Chemistry, Department of


Date of this Version



A DISSERTATION Presented to the Faculty of The Graduate College at the University of Nebraska In Partial Fulfillment of Requirements For the Degree of Doctor of Philosophy, Major: Chemistry, Under the Supervision of Professor Gerard S. Harbison. Lincoln, Nebraska: August, 2012

Copyright (c) 2012 Monica N. Kinde


Solid-state nuclear magnetic resonance (SSNMR) has proven to be a powerful tool for probing molecular structure and dynamics. Deuterium SSNMR is particularly useful due to the presence of anisotropic interactions whose motional averaging contributes structural and dynamical insight.
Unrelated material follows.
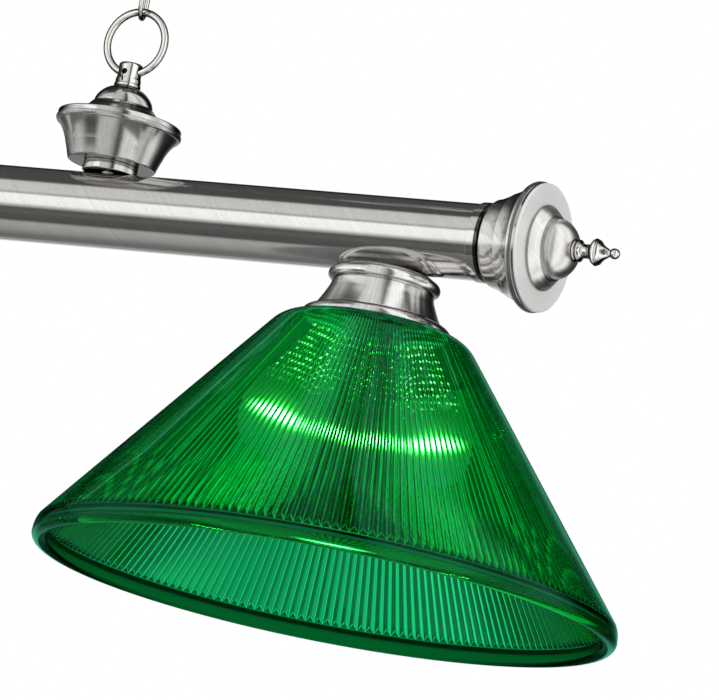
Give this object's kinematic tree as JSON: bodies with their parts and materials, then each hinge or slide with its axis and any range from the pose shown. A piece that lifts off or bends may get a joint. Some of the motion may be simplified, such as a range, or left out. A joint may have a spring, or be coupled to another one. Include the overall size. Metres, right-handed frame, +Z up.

The magnitude and type of molecular motion can be determined from analysis of solid echo deuterium lineshapes and/or relaxation studies. This work uses various applications of solid-state NMR as well as ab initio and density functional computational methods to study three different areas of physical chemistry: biophysical chemistry, materials science and fundamental concepts of physical chemistry. The first project addressed the dynamics of biomolecules as an aid in understanding protein recognition and binding to damaged DNA by selectively labeling the [2′′-2H] furanose ring in two deoxynucleosides. The next project uses 1H, 2H, and 13C SSNMR to gain structural insight of self-assembling organic molecules by assessing experimental and theoretical nuclear magnetic parameters. Finally, variant isotopic labeling and deuterium SSNMR are used to understand fundamental thermodynamic isotope effects in amino acids. Of central importance is the dependence on electronic and magnetic parameters in chemical environment; hydrogen bond strength directly correlates to the magnitude of these parameters as obtained experimentally and theoretically.